Atado a una progresión cronológica, Michalsen avanza en su abordaje de los signos de puntuación desplegando diversas historias, tales como el proceso de alfabetización al que, ya de grande, se entregó Carlomagno, el llamado “padre de Europa”, de la mano del teólogo y erudito Alcuino de York (735-804), responsable de la aparición de las minúsculas carolingias, destinadas a dinamitar la omnipresencia de las letras mayúsculas, único sistema de escritura practicado hasta el momento; o el proceso mediante el cual el gramático, filósofo e historiador Boncompagno da Signa (1170-1240), que en verdad odiaba la gramática, fijó el uso de la vírgula suspensiva, el signo que sirvió de punto de partida para el establecimiento de la coma, tal cual la conocemos hoy en día, y que se terminó de concretar en Venecia, 300 años más tarde, de la mano del insoslayable humanista e impresor Aldo Manuzio (1449-1515), el padre total del libro como objeto en sí mismo, quien desarrolló un novedoso estilo de cursiva y una fuente de letra que al día de hoy es la más corriente, la Times New Roman, además de inventar, claro que sin saberlo en ese momento, en 1502 y al editar La Divina Comedia en formato miniatura, al mismísimo libro de bolsillo. La égida de Manuzio sobre estos asuntos queda subrayada en un breve párrafo con el que Michalsen realiza una suerte de llamamiento: “No se sabe con exactitud cuál fue el año de nacimiento de Aldo, pero sí que murió en 1515. Ocurrió el 16 de abril de ese año, y desde entonces se recuerda la efeméride como el Día Mundial del Punto y Coma. ¡Hagan una cruz en su calendario!”.

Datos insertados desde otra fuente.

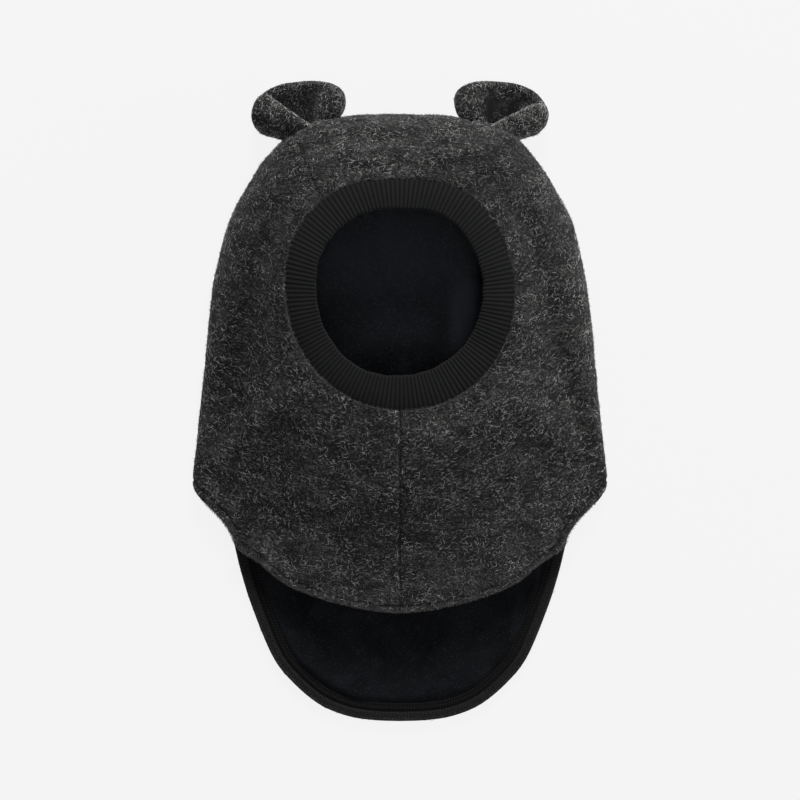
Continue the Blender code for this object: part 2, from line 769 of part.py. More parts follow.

El estudio de los signos de puntuación que emprende Michalsen llega hasta este deslavado presente que habitamos, con la utilización que de ellos hacemos a diario en los mensajes que escribimos a través de los diferentes dispositivos tecnológicos. Redactar un mensaje de texto, señala, no implica que necesariamente vaya a ser entendido por el interlocutor de turno, por lo que el propio dispositivo dota a cada usuario de “un potencial estatus de editor”, así como de la posibilidad de recurrir al auxilio de los signos, con especial atención al uso (y el abuso) de los de exclamación. De lectura atrapante, formativa e hipertextual por su propia disposición informativa, Signos de civilización. Cómo la puntuación cambió la historia es un libro que puede ser leído con el mismo placer por estudiantes, docentes, lectores de a pie y, en el caso de que su permanencia en Twitter les deje algún tiempo para la lectura, por nuestra deslucida clase política.
Signos de civilización. Cómo la puntuación cambió la historia. De Bård Borch Michalsen. Buenos Aires, Godot, 2022, 180 páginas. Traducción de Christian Kupchik.